# mineralized soil bubbles?



## 90gal (Jan 7, 2008)

Did the mineralized soil process about two months ago (thanks Aaron!) and my plants are doing better than ever! The only odd thing I've noticed is if I push on the soil, I get a few bubbles that come out of the substrate cap. Is that normal? All water parameters are good, fish are doing great, plants are growing really fast with great color.


----------



## gravy9 (Aug 28, 2008)

This is normal. I have the same bubbles also. Sometimes I see about 15-20 large bubbles in a successsion. Wonder how they stayed under the gravel.


----------



## DonaldmBoyer (Aug 18, 2005)

You are probably getting Hydrogen Sulfide gas forming from substrate compaction. Poke at it with a skewer to release it, or you will run the risk of it killing your plants. Trust me...it just happened to me.

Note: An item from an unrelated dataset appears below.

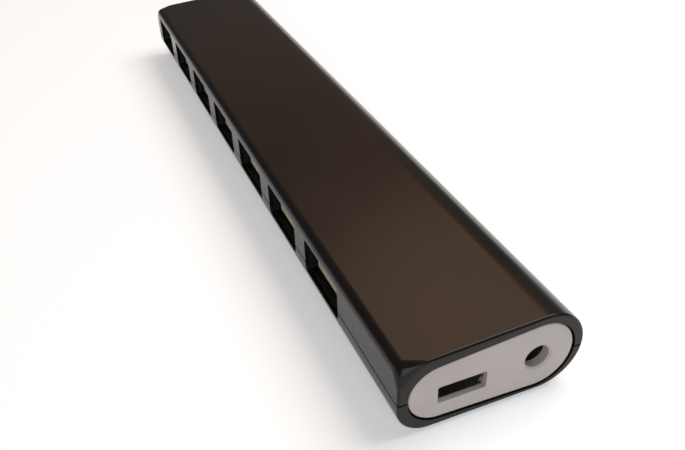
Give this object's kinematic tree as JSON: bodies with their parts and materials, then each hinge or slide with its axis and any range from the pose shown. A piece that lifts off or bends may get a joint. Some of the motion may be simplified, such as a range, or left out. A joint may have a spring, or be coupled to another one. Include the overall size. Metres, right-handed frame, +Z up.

I also have mineralized in my tank.


----------



## michu (Feb 3, 2009)

I have the bubbles as well. Yellow plants.


----------



## michu (Feb 3, 2009)

I just looked at my CQ that can be seen through the side of the tank that I used to cap the mineralized topsoil. Lots and lots of bubbles have formed in it against the glass. With every poke of the CQ, many bubbles are released.


----------



## prBrianpr (Nov 18, 2007)

I have that too, Ihave mineralized soil, I make it in an unusual way (with water). I mix it with very acid mountain clay and finish with a layer of thrifty sorb,the plants doing great. when a lots of bubbles are in the cristal y only shakea little the tank and all bubles comes out. Still not have any loses


----------